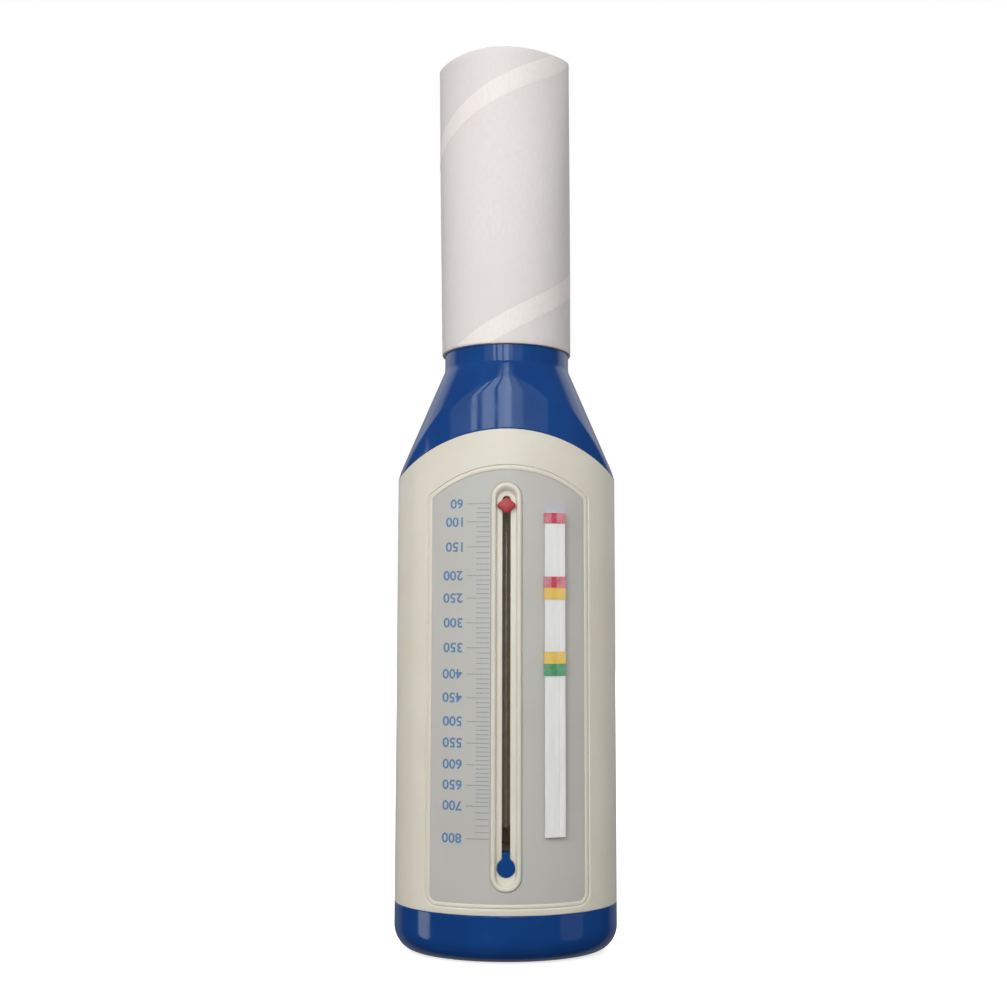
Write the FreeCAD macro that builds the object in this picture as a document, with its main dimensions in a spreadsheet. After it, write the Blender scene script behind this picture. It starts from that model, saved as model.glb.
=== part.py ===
import FreeCAD, Part
import math
import os

import Sketcher

# A peak flow meter that stands on its flat base with the mouthpiece up.
# +Z is up, the scale faces -Y, and the origin is the middle of the base.
# Lengths are in millimetres and angles in degrees.

SIZES = {
    # Cardboard mouthpiece
    "tube_outer_radius": 15.0,
    "tube_wall": 1.0,
    "tube_length": 69.9,
    # Spigot and neck that carry the mouthpiece
    "spigot_clearance": 0.05,
    "spigot_wall": 1.45,
    "spigot_length": 17.0,
    "spigot_chamfer": 0.6,
    "neck_inset": 0.6,
    "neck_height": 4.2,
    # Shoulder, a cone that runs into the elliptical body
    "shoulder_step": 0.15,
    "shoulder_height": 25.15,
    # How far the cone would pass outside the body at the ends of the arch
    "shoulder_overhang": 0.18,
    "shoulder_wall": 1.8,
    # Body section and heights
    "body_width": 50.1,
    "body_depth": 30.8,
    "sleeve_wall": 1.8,
    "sleeve_side_height": 94.9,
    "arch_rise": 10.1,
    # Skirts of the two caps inside the sleeve
    "skirt_clearance": 0.1,
    "skirt_wall": 1.5,
    "top_skirt_depth": 1.75,
    "bottom_skirt_rise": 4.15,
    # Bottom cap
    "base_height": 10.85,
    "base_edge_radius": 5.8,
    "base_floor": 2.2,
    "vent_radius": 1.6,
    # Barrel and its gaskets
    "barrel_gap": 0.3,
    "barrel_wall": 1.2,
    "barrel_slot_margin": 0.3,
    "gasket_thickness": 1.0,
    "gasket_lip": 0.7,
    # Piston
    "piston_clearance": 0.1,
    "piston_seat_gap": 0.3,
    "piston_thickness": 2.6,
    "piston_web": 1.2,
    "piston_rim_wall": 1.0,
    "piston_hub_wall": 1.2,
    "bush_wall": 1.4,
    "bush_collar_height": 1.2,
    "clip_thickness": 0.4,
    "clip_wall": 0.8,
    "clip_groove_depth": 0.3,
    "clip_mouth": 1.6,
    # Rod and what holds it
    "rod_radius": 0.8,
    "rod_running_clearance": 0.05,
    "rod_end_margin": 0.6,
    "spider_drop": 7.3,
    "spider_clearance": 0.05,
    "spider_thickness": 3.0,
    "spider_rim_wall": 1.2,
    "spider_arm_width": 1.6,
    "spider_hub_radius": 2.8,
    "nut_across_flats": 3.2,
    "nut_thickness": 1.3,
    "boss_radius": 3.6,
    "boss_height": 6.0,
    "foot_bush_wall": 1.0,
    "foot_bush_depth": 5.0,
    # Stop at the lower end of the travel
    "spacer_wall": 1.2,
    "bump_thickness": 3.0,
    "bump_wall": 2.2,
    "bump_gap": 0.3,
    # Return spring
    "spring_radius": 1.9,
    "spring_wire_radius": 0.2,
    "spring_pitch": 1.0,
    "spring_end_gap": 0.2,
    # Slot, its raised rim and the plug that closes it
    "slot_width": 1.8,
    "slot_top_margin": 0.4,
    "rim_width": 6.85,
    "rim_wall": 1.25,
    "rim_rise": 0.4,
    "rim_floor_depth": 0.6,
    "rim_top_margin": 3.1,
    "rim_bottom_margin": 5.1,
    "plug_radius": 1.95,
    "plug_clearance": 0.05,
    "plug_neck_rise": 3.2,
    "plug_front_inset": 0.2,
    "plug_top_gap": 0.1,
    # Pointer
    "pointer_travel": 73.0,
    "pointer_width": 4.0,
    "pointer_height": 3.4,
    "pointer_corner_radius": 0.7,
    "pointer_thickness": 0.8,
    "felt_thickness": 0.3,
    "felt_gap": 0.05,
    "felt_width": 2.4,
    "felt_height": 1.3,
    "carriage_clearance": 0.15,
    "foot_height": 2.0,
    "foot_reach": 2.3,
    "drive_gap": 0.3,
    "flange_width": 3.4,
    "flange_thickness": 0.7,
    "flange_gap": 0.2,
    "notch_clearance": 0.35,
    # Scale panel
    "panel_width": 35.9,
    "panel_bottom_margin": 1.3,
    "panel_side_height": 88.9,
    "panel_rise": 6.8,
    "panel_recess": 0.6,
    "panel_thickness": 0.5,
    "panel_edge_gap": 0.15,
    # Zone rail on the right of the slot
    "rail_offset": 10.65,
    "rail_top_drop": 1.5,
    "rail_length": 70.0,
    "rail_head_width": 4.4,
    "rail_head_thickness": 0.5,
    "rail_head_stand": 1.0,
    "rail_stem_width": 2.8,
    "rail_seat_depth": 1.3,
    "rail_seat_clearance": 0.05,
    # Zone markers that clip over the rail
    "marker_clearance": 0.1,
    "marker_wall": 0.35,
    "marker_lip": 0.3,
    "upper_marker_drop": 0.1,
    "upper_marker_height": 2.3,
    "middle_marker_drop": 14.1,
    "middle_marker_half_height": 2.45,
    "lower_marker_drop": 30.4,
    "lower_marker_half_height": 2.6,
    # How far a cutting shape reaches past what it cuts
    "cutter_overrun": 1.0,
}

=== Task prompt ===
From the top of the listing above, restate each line word for word up to and including the line with "import Sketcher"; add nothing else.

=== Answer ===
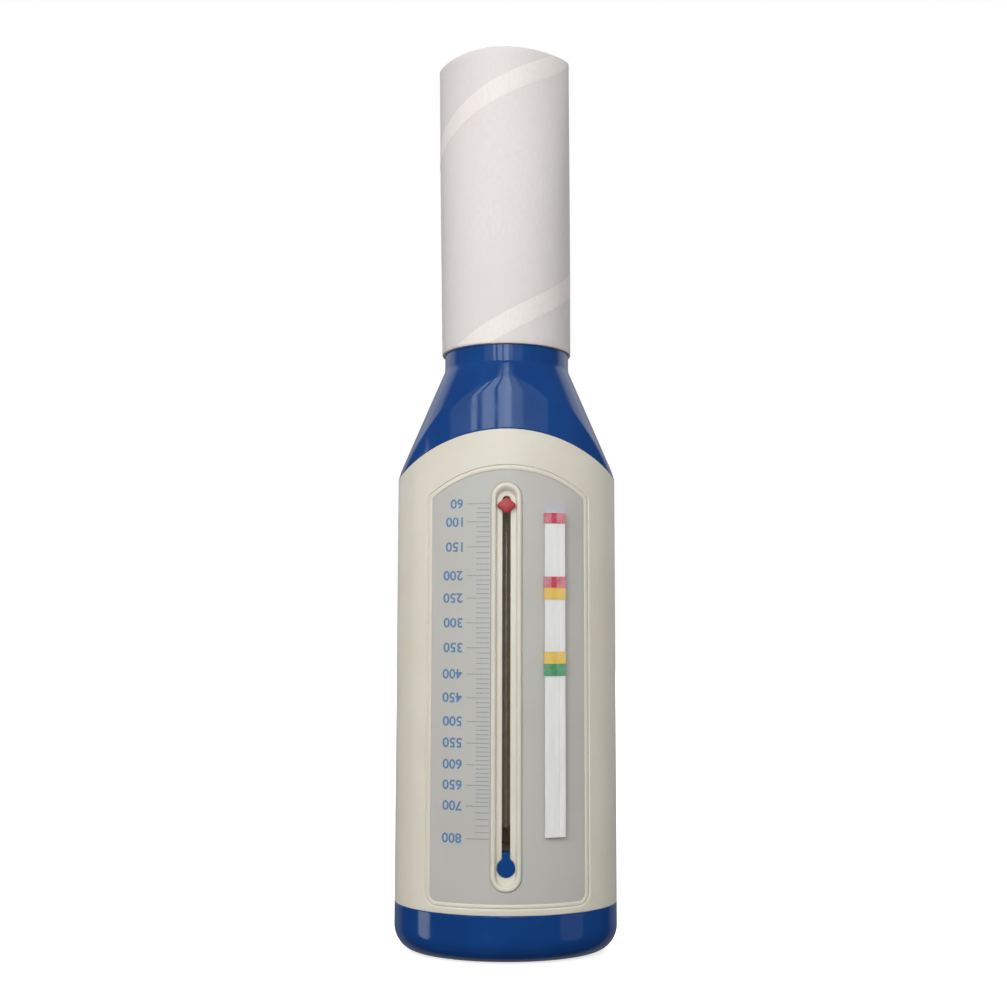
Write the FreeCAD macro that builds the object in this picture as a document, with its main dimensions in a spreadsheet. After it, write the Blender scene script behind this picture. It starts from that model, saved as model.glb.
=== part.py ===
import FreeCAD, Part
import math
import os

import Sketcher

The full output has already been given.